Sheriff Mike Reese Says Deputies Who Emailed ICE Agents Would Be in Violation of His New Policies

Reese says he was not aware that any deputies were sharing information with federal immigration agents until the emails were released to the public.

After initially saying he couldn't comment on a personnel matter, Sheriff Mike Reese now says that the three sheriff's deputies who shared information with U.S. Immigration and Customs Enforcement agents would be in violation of the agency's current policies on cooperating with federal immigration officials.

The updated policy went into effect on January 31, the same day that several news agencies obtained the emails sent to ICE agents by the deputies through a public records request.

Reese says he was not aware that any deputies were communicating with federal immigration agents, until the emails went public.

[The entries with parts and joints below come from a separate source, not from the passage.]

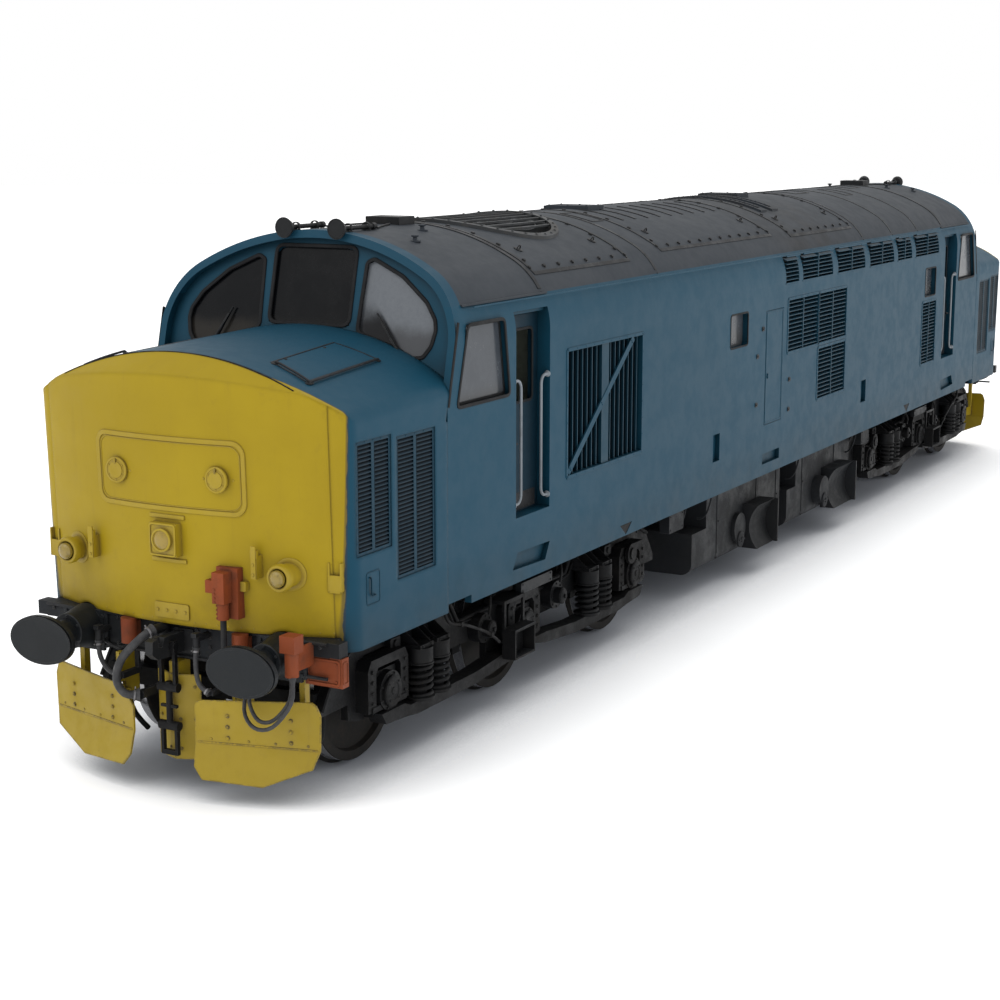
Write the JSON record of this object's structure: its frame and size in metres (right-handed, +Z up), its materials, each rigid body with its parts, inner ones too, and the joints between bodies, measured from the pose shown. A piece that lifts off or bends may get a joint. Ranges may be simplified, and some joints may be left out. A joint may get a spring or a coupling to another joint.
{
  "type": "diesel-electric locomotive",
  "caption": "Double-ended diesel-electric locomotive with a nose at each end, two six-wheel bogies, oval buffers, screw couplings and miniature snowploughs.",
  "frame": {"origin": "middle of the locomotive's length and width, at the lowest point of the wheel flanges, 30 mm below rail level", "axes": "+X along the locomotive towards the end with the radiator fan, +Y to its left side, +Z up"},
  "size_m": [18.745, 2.706, 3.9879],
  "materials": {
    "body_blue": "faded satin paint with road dirt",
    "grille_blue": "faded satin paint",
    "roof_grey": "matt weathered paint",
    "nose_yellow": "satin paint with grime and chips",
    "glass": "dark glass with wiper sweeps",
    "fan_steel": "dark weathered metal",
    "engine_grey": "oily grey paint",
    "cab_interior": "worn satin paint",
    "seat_cloth": "worn seat cloth",
    "underframe_black": "oily dusty black",
    "bogie_black": "oily brake-dusted black",
    "buffer_grey": "greased dark steel",
    "orange": "dull orange paint",
    "handrail_grey": "worn light grey paint",
    "wheel_steel": "rusty rim with polished tread",
    "hose_rubber": "dusty rubber"
  },
  "bodies": {
    "body": {"underframe": "underframe_black", "left_body_side": "body_blue", "right_body_side": "body_blue", "main_roof": "roof_grey", "cab_roofs": "roof_grey", "cab_fronts": "body_blue", "noses": "nose_yellow", "window_glass": "glass", "body_grilles": "grille_blue", "nose_grilles": "grille_blue", "fan_grille": "fan_steel", "engine_block": "engine_grey", "cab_desks": "cab_interior", "cab_seats": "seat_cloth", "cab_bulkheads": "cab_interior", "underslung_tanks": "underframe_black", "tank_saddles": "underframe_black", "buffers": "buffer_grey", "snowploughs": "nose_yellow", "draw_hooks": "underframe_black", "jumper_sockets": "orange", "pipe_cocks": "underframe_black", "horns": "underframe_black", "end_lights": "nose_yellow", "roof_fittings": "roof_grey", "handrails": "handrail_grey", "front_vacuum_hose": "hose_rubber", "front_left_air_hose": "hose_rubber", "front_right_air_hose": "hose_rubber", "front_jumper_cable_1": "hose_rubber", "front_jumper_cable_2": "hose_rubber", "rear_vacuum_hose": "hose_rubber", "rear_left_air_hose": "hose_rubber", "rear_right_air_hose": "hose_rubber", "rear_jumper_cable_1": "hose_rubber", "rear_jumper_cable_2": "hose_rubber"},
    "fan_rotor": {"radiator_fan": "fan_steel"},
    "front_screw_coupling": {"front_coupling": "underframe_black"},
    "rear_screw_coupling": {"rear_coupling": "underframe_black"},
    "front_left_cab_door": {"front_left_cab_door": "body_blue"},
    "front_right_cab_door": {"front_right_cab_door": "body_blue"},
    "rear_left_cab_door": {"rear_left_cab_door": "body_blue"},
    "rear_right_cab_door": {"rear_right_cab_door": "body_blue"},
    "left_side_door": {"left_side_door": "body_blue"},
    "right_side_door": {"right_side_door": "body_blue"},
    "front_bogie": {"front_bogie_frame": "bogie_black", "front_bogie_suspension": "bogie_black", "front_bogie_brakes": "bogie_black", "front_traction_motors": "bogie_black"},
    "rear_bogie": {"rear_bogie_frame": "bogie_black", "rear_bogie_suspension": "bogie_black", "rear_bogie_brakes": "bogie_black", "rear_traction_motors": "bogie_black"},
    "front_wheelset_1": {"front_wheelset_1": "wheel_steel"},
    "front_wheelset_2": {"front_wheelset_2": "wheel_steel"},
    "front_wheelset_3": {"front_wheelset_3": "wheel_steel"},
    "rear_wheelset_1": {"rear_wheelset_1": "wheel_steel"},
    "rear_wheelset_2": {"rear_wheelset_2": "wheel_steel"},
    "rear_wheelset_3": {"rear_wheelset_3": "wheel_steel"}
  },
  "joints": [
    {"name": "front_bogie_pivot", "type": "hinge", "parent": "body", "child": "front_bogie", "pos_m": [5.7, 0, 1.13], "axis": [0, 0, 1], "range_deg": [-4, 4]},
    {"name": "front_wheelset_1_spin", "type": "hinge", "parent": "front_bogie", "child": "front_wheelset_1", "pos_m": [7.85, 0, 0.6015], "axis": [0, 1, 0], "continuous": true},
    {"name": "front_wheelset_2_spin", "type": "hinge", "parent": "front_bogie", "child": "front_wheelset_2", "pos_m": [5.7, 0, 0.6015], "axis": [0, 1, 0], "continuous": true},
    {"name": "front_wheelset_3_spin", "type": "hinge", "parent": "front_bogie", "child": "front_wheelset_3", "pos_m": [3.55, 0, 0.6015], "axis": [0, 1, 0], "continuous": true},
    {"name": "front_coupling_swing", "type": "hinge", "parent": "body", "child": "front_screw_coupling", "pos_m": [9.03, 0, 1.084], "axis": [0, -1, 0], "range_deg": [0, 85]},
    {"name": "front_left_cab_door_hinge", "type": "hinge", "parent": "body", "child": "front_left_cab_door", "pos_m": [5.767, 1.2, 2.43], "axis": [0, 0, -1], "range_deg": [0, 85]},
    {"name": "front_right_cab_door_hinge", "type": "hinge", "parent": "body", "child": "front_right_cab_door", "pos_m": [5.767, -1.2, 2.43], "axis": [0, 0, 1], "range_deg": [0, 85]},
    {"name": "rear_bogie_pivot", "type": "hinge", "parent": "body", "child": "rear_bogie", "pos_m": [-5.7, 0, 1.13], "axis": [0, 0, 1], "range_deg": [-4, 4]},
    {"name": "rear_wheelset_1_spin", "type": "hinge", "parent": "rear_bogie", "child": "rear_wheelset_1", "pos_m": [-3.55, 0, 0.6015], "axis": [0, 1, 0], "continuous": true},
    {"name": "rear_wheelset_2_spin", "type": "hinge", "parent": "rear_bogie", "child": "rear_wheelset_2", "pos_m": [-5.7, 0, 0.6015], "axis": [0, 1, 0], "continuous": true},
    {"name": "rear_wheelset_3_spin", "type": "hinge", "parent": "rear_bogie", "child": "rear_wheelset_3", "pos_m": [-7.85, 0, 0.6015], "axis": [0, 1, 0], "continuous": true},
    {"name": "rear_coupling_swing", "type": "hinge", "parent": "body", "child": "rear_screw_coupling", "pos_m": [-9.03, 0, 1.084], "axis": [0, 1, 0], "range_deg": [0, 85]},
    {"name": "rear_left_cab_door_hinge", "type": "hinge", "parent": "body", "child": "rear_left_cab_door", "pos_m": [-5.767, 1.2, 2.43], "axis": [0, 0, 1], "range_deg": [0, 85]},
    {"name": "rear_right_cab_door_hinge", "type": "hinge", "parent": "body", "child": "rear_right_cab_door", "pos_m": [-5.767, -1.2, 2.43], "axis": [0, 0, -1], "range_deg": [0, 85]},
    {"name": "left_side_door_hinge", "type": "hinge", "parent": "body", "child": "left_side_door", "pos_m": [0.368, 1.298, 2.23], "axis": [0, 0, -1], "range_deg": [0, 85]},
    {"name": "right_side_door_hinge", "type": "hinge", "parent": "body", "child": "right_side_door", "pos_m": [0.368, -1.298, 2.23], "axis": [0, 0, 1], "range_deg": [0, 85]},
    {"name": "radiator_fan_spin", "type": "hinge", "parent": "body", "child": "fan_rotor", "pos_m": [4.75, 0, 3.63], "axis": [0, 0, 1], "continuous": true}
  ]
}
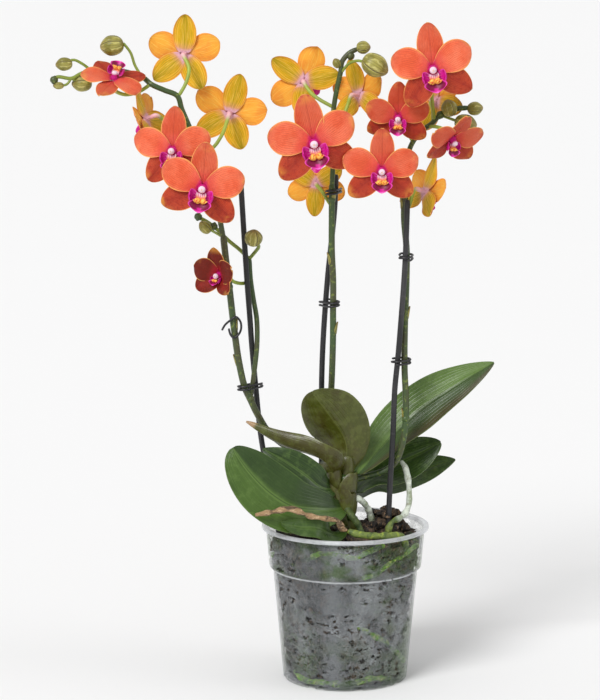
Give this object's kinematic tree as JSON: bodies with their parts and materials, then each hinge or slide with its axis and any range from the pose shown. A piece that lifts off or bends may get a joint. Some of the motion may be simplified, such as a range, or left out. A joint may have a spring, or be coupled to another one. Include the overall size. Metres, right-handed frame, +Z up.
{
  "type": "potted moth orchid in a clear nursery pot",
  "caption": "Moth orchid with salmon-orange blooms on arching staked spikes, broad strap leaves and aerial roots, growing in bark in a clear stepped nursery pot.",
  "frame": {"origin": "centre of the pot's flat base, on the surface that it stands on", "axes": "+Z up along the pot, -Y towards the side that the picture looks at, +X to its right"},
  "size_m": [0.3168, 0.12, 0.4748],
  "materials": {
    "pot_plastic": "clear, slightly lilac, thin moulded plastic",
    "bark": "rough dark bark pieces",
    "crown_skin": "satin olive green stem skin",
    "leaf": "glossy dark green upper side",
    "leaf_back": "satin olive brown underside",
    "stem": "satin dark green stem, paler at the flower stalks",
    "stake_cane": "matt charcoal coated cane",
    "clip_wire": "dark satin coated wire",
    "dry_root": "matt tan dried root",
    "green_root": "satin ribbed green root",
    "silver_root": "matt silvery root skin",
    "petal": "soft satin salmon orange with a yellow rim",
    "lip": "satin magenta with a yellow centre"
  },
  "bodies": {
    "root": {"pot": "pot_plastic", "bark_mix": "bark", "crown": "crown_skin", "root_dry": "dry_root", "root_green": "green_root", "root_silver": "silver_root", "leaf_right_long": "leaf", "leaf_right_middle": "leaf", "leaf_right_low": "leaf", "leaf_left_inner": "leaf", "leaf_left_broad": "leaf", "leaf_small_front": "leaf", "leaf_upright": "leaf_back", "leaf_channel_left": "leaf_back", "spike_left": "stem", "spike_middle": "stem", "spike_right": "stem", "stake_left": "stake_cane", "stake_middle": "stake_cane", "stake_right": "stake_cane", "clip_left_low": "clip_wire", "clip_left_hook": "clip_wire", "clip_middle_low": "clip_wire", "clip_middle_top": "clip_wire", "clip_right_low": "clip_wire", "clip_right_top": "clip_wire", "bloom_01": "petal", "bloom_02": "petal", "bloom_03": "petal", "bloom_04": "petal", "bloom_05": "petal", "bloom_06": "petal", "bloom_07": "petal", "bloom_08": "petal", "bloom_09": "petal", "bloom_10": "petal", "bloom_11": "petal", "bloom_12": "petal", "bloom_13": "petal", "bloom_14": "petal", "bloom_15": "petal", "bloom_16": "petal", "bloom_17": "petal", "lip_01": "lip", "lip_02": "lip", "lip_03": "lip", "lip_04": "lip", "lip_05": "lip", "lip_06": "lip", "lip_07": "lip", "lip_08": "lip", "lip_09": "lip", "lip_10": "lip", "lip_11": "lip", "lip_12": "lip", "lip_13": "lip", "lip_14": "lip", "lip_15": "lip", "lip_16": "lip", "lip_17": "lip"}
  },
  "joints": []
}
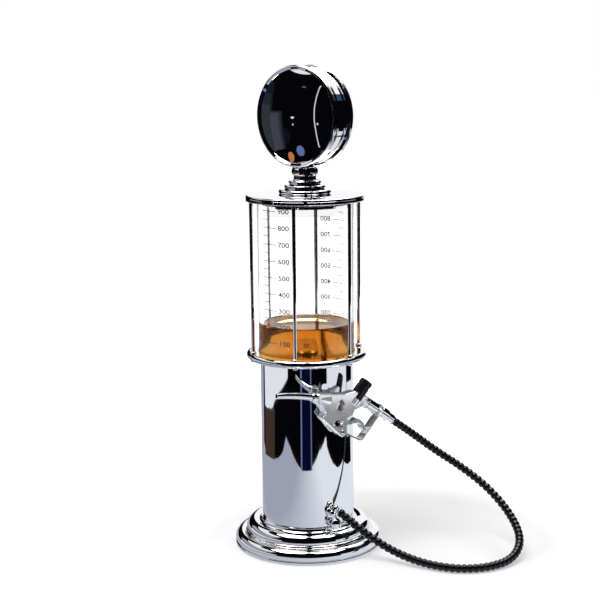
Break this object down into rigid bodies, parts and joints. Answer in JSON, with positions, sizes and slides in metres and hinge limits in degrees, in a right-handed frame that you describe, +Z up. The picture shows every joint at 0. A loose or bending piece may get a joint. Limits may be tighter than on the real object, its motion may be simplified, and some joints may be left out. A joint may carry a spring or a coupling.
{
  "type": "drink dispenser",
  "caption": "Chrome drink dispenser shaped like an old fuel pump: round base and column, clear canister in a cage of rods, round mirrored head, and a hose with a trigger nozzle on a hook",
  "frame": {"origin": "centre of the resting face of the foot pad", "axes": "+Z up, the front of the dispenser faces -Y, +X to the right seen from the front"},
  "size_m": [0.2936, 0.1767, 0.4901],
  "materials": {
    "chrome": "bright chrome plate",
    "cast_chrome": "satin-bright plate on a casting",
    "steel": "plain turned steel",
    "mirror": "domed mirror",
    "black_gloss": "moulded, high gloss",
    "foot_rubber": "matt",
    "seal_rubber": "matt",
    "hose_rubber": "ribbed, slightly shiny",
    "soft_tube": "translucent soft tube",
    "clear_acrylic": "clear, polished",
    "drink": "clear amber liquid"
  },
  "bodies": {
    "root": {"base_pad": "foot_rubber", "base_plate": "steel", "base_shell": "chrome", "base_screws": "steel", "column_tube": "chrome", "column_foot_ring": "steel", "support_ring": "chrome", "cage_rods": "chrome", "rod_nuts": "chrome", "rod_collars": "chrome", "cage_ring": "chrome", "canister": "clear_acrylic", "canister_gasket": "seal_rubber", "drain_fitting": "steel", "drain_nut": "steel", "drain_washer": "seal_rubber", "drink": "drink", "feed_tube": "soft_tube", "tube_clips": "steel", "outlet_elbow": "chrome", "outlet_nut": "steel", "outlet_ferrule": "chrome", "hose": "hose_rubber", "gun_hook": "chrome", "hook_screws": "chrome"},
    "lid": {"lid_cap": "chrome", "lid_seal": "seal_rubber", "pedestal": "chrome", "pedestal_nut": "steel"},
    "head": {"head_drum": "chrome", "front_bezel": "chrome", "rear_bezel": "chrome", "front_mirror": "mirror", "rear_mirror": "mirror", "swivel_stem": "chrome", "stem_nut": "steel"},
    "gun": {"gun_body": "cast_chrome", "spout": "chrome", "spout_nut": "chrome", "bonnet_cap": "black_gloss", "bonnet_ring": "seal_rubber", "handle_sleeve": "black_gloss", "hose_ferrule": "chrome", "trigger_guard": "cast_chrome", "guard_screw": "chrome", "pivot_screw": "chrome", "valve_spring": "steel"},
    "trigger": {"trigger": "cast_chrome"},
    "valve": {"valve_stem": "steel", "valve_washer": "seal_rubber"}
  },
  "joints": [
    {"name": "lid_lift", "type": "slide", "parent": "root", "child": "lid", "axis": [0, 0, 1], "range_m": [0, 0.06]},
    {"name": "head_swivel", "type": "hinge", "parent": "lid", "child": "head", "pos_m": [0, 0, 0.3893], "axis": [0, 0, 1], "continuous": true},
    {"name": "gun_lift", "type": "slide", "parent": "root", "child": "gun", "axis": [0, 0, 1], "range_m": [0, 0.02], "deforming": ["hose"]},
    {"name": "trigger_pull", "type": "hinge", "parent": "gun", "child": "trigger", "pos_m": [0.02588, -0.05203, 0.1413], "axis": [0.5, -0.866, 0], "range_deg": [0, 18], "stiffness_Nm_per_rad": 0.4, "springref_deg": -8.59},
    {"name": "valve_slide", "type": "slide", "parent": "gun", "child": "valve", "axis": [0.5795, 0.3346, 0.7431], "range_m": [0, 0.0016], "deforming": ["valve_spring"]}
  ],
  "couplings": [
    {"joint": "trigger_pull", "follows": "valve_slide", "rad_per_m": 196}
  ]
}
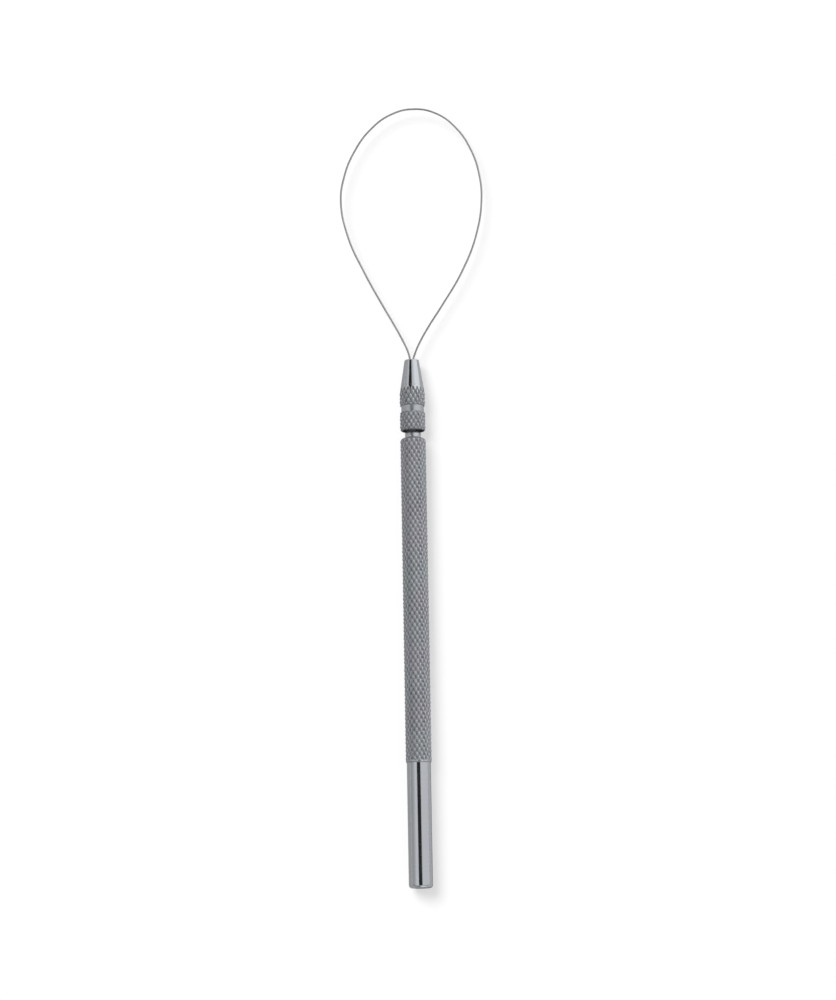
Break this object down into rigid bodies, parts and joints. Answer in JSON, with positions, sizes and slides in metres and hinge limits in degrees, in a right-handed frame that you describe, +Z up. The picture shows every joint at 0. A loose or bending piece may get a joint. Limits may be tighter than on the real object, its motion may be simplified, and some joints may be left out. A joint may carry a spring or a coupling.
{
  "type": "wire loop pulling tool",
  "caption": "Spring-wire pulling loop held by a split collet and knurled chuck nut on a slim knurled steel handle, for threading hair through small rings.",
  "frame": {"origin": "middle of the tail's flat end face, on the tool's axis; the tool lies on a surface 3.23 mm below it", "axes": "+Y along the tool's axis from the tail to the loop; the loop lies flat in the XY plane; +Z up when the tool lies on a table"},
  "size_m": [0.0365, 0.1985, 0.0064],
  "materials": {
    "handle_steel": "diamond-knurled grip, polished tail and neck",
    "collet_brass": "fine turned",
    "nut_steel": "polished cone, diamond-knurled bands",
    "spring_wire": "drawn spring wire"
  },
  "bodies": {
    "handle_body": {"handle": "handle_steel"},
    "collet_body": {"collet": "collet_brass"},
    "nut_body": {"chuck_nut": "nut_steel"},
    "loop_body": {"wire_loop": "spring_wire"}
  },
  "joints": [
    {"name": "collet_travel", "type": "slide", "parent": "handle_body", "child": "collet_body", "axis": [0, 1, 0], "range_m": [0, 0.006]},
    {"name": "nut_turn", "type": "hinge", "parent": "collet_body", "child": "nut_body", "pos_m": [0, 0.11385, 0], "axis": [0, 1, 0], "range_deg": [0, 4320]},
    {"name": "wire_slide", "type": "slide", "parent": "collet_body", "child": "loop_body", "axis": [0, 1, 0], "range_m": [0, 0.013]}
  ],
  "couplings": [
    {"joint": "nut_turn", "follows": "collet_travel", "rad_per_m": 12566}
  ]
}
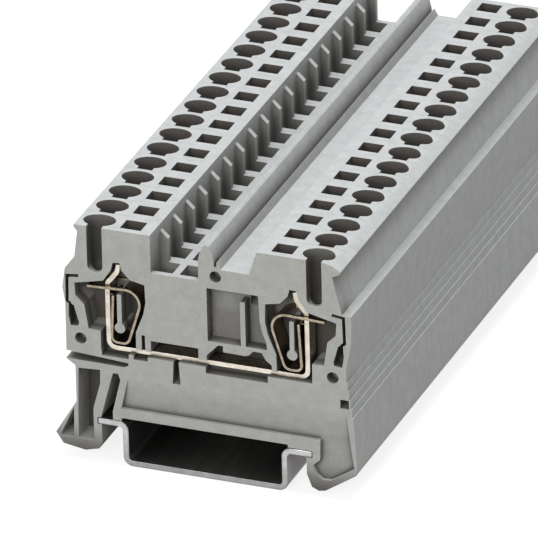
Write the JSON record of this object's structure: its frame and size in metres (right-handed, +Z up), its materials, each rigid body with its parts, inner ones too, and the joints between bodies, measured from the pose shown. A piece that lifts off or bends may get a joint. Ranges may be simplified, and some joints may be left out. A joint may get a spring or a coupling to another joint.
{
  "type": "spring cage terminal block",
  "caption": "Row of slim spring cage terminal blocks clipped side by side on a top-hat rail. The open side of the nearest block shows its current bar and cage springs.",
  "frame": {"origin": "middle of the rail's length, on the middle line of its underside", "axes": "+X across the rail towards the fixed hook feet, +Y along the rail away from the open side of the row, +Z up from the rail towards the wire entries"},
  "size_m": [0.0493, 0.108, 0.0401],
  "materials": {
    "housing": "moulded polyamide, fine matt texture",
    "current_bar": "bright tin over copper",
    "spring": "rolled stainless strip",
    "rail": "zinc plated, passivated"
  },
  "bodies": {
    "rail": {"din_rail": "rail"},
    "terminal_row": {"housing_01": "housing", "housing_02": "housing", "housing_03": "housing", "housing_04": "housing", "housing_05": "housing", "housing_06": "housing", "housing_07": "housing", "housing_08": "housing", "housing_09": "housing", "housing_10": "housing", "housing_11": "housing", "housing_12": "housing", "housing_13": "housing", "housing_14": "housing", "housing_15": "housing", "housing_16": "housing", "housing_17": "housing", "housing_18": "housing", "current_bar_01": "current_bar", "current_bar_02": "current_bar", "current_bar_03": "current_bar", "current_bar_04": "current_bar", "current_bar_05": "current_bar", "current_bar_06": "current_bar", "current_bar_07": "current_bar", "current_bar_08": "current_bar", "current_bar_09": "current_bar", "current_bar_10": "current_bar", "current_bar_11": "current_bar", "current_bar_12": "current_bar", "current_bar_13": "current_bar", "current_bar_14": "current_bar", "current_bar_15": "current_bar", "current_bar_16": "current_bar", "current_bar_17": "current_bar", "current_bar_18": "current_bar", "cage_spring_left": "spring", "cage_spring_right": "spring", "cage_springs_02": "spring", "cage_springs_03": "spring", "cage_springs_04": "spring", "cage_springs_05": "spring", "cage_springs_06": "spring", "cage_springs_07": "spring", "cage_springs_08": "spring", "cage_springs_09": "spring", "cage_springs_10": "spring", "cage_springs_11": "spring", "cage_springs_12": "spring", "cage_springs_13": "spring", "cage_springs_14": "spring", "cage_springs_15": "spring", "cage_springs_16": "spring", "cage_springs_17": "spring", "cage_springs_18": "spring"}
  },
  "joints": [
    {"name": "row_slide", "type": "slide", "parent": "rail", "child": "terminal_row", "axis": [0, 1, 0], "range_m": [0, 0.0144]}
  ]
}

"If I had known they were doing that I would have told them to stop," Reese says. "Before a complaint was raised, I wasn't aware."

The reports from the investigation into the deputies' actions found that they did not knowingly violate any agency policies, despite a state law barring local law enforcement agencies from aiding in immigration enforcement efforts. The deputies did not know about the law and had received zero hours of training on the appropriate level of cooperation with ICE, the investigation reports revealed.

Reese says that's changed.

Under the new policy, Reese says MCSO deputies may not reach out to ICE agents unless they are responding to a request for information from the federal agency. If ICE agents ask for information about someone in MCSO custody or under MCSO supervision, deputies may only share information that could be released to the public, he added.

"We wanted to be really clear with our employees," Reese says. "We created a bright line. We're not going to provide any information that we wouldn't provide to the public."

That includes instances where MCSO picks up undocumented individuals on felony charges or for violent crimes, Reese says. He says notifying ICE in those cases might actually subvert justice.

"I want to hold people accountable," he says. "I think it would feel to the victim of that crime that they were being treated unfairly if the person was simply deported."

Reese says he sent the new policy to every employee at MCSO and required each deputy to acknowledge that he had read and understood the directive. He also said he met personally with the deputies who had been investigated to make sure that they understood the new policy.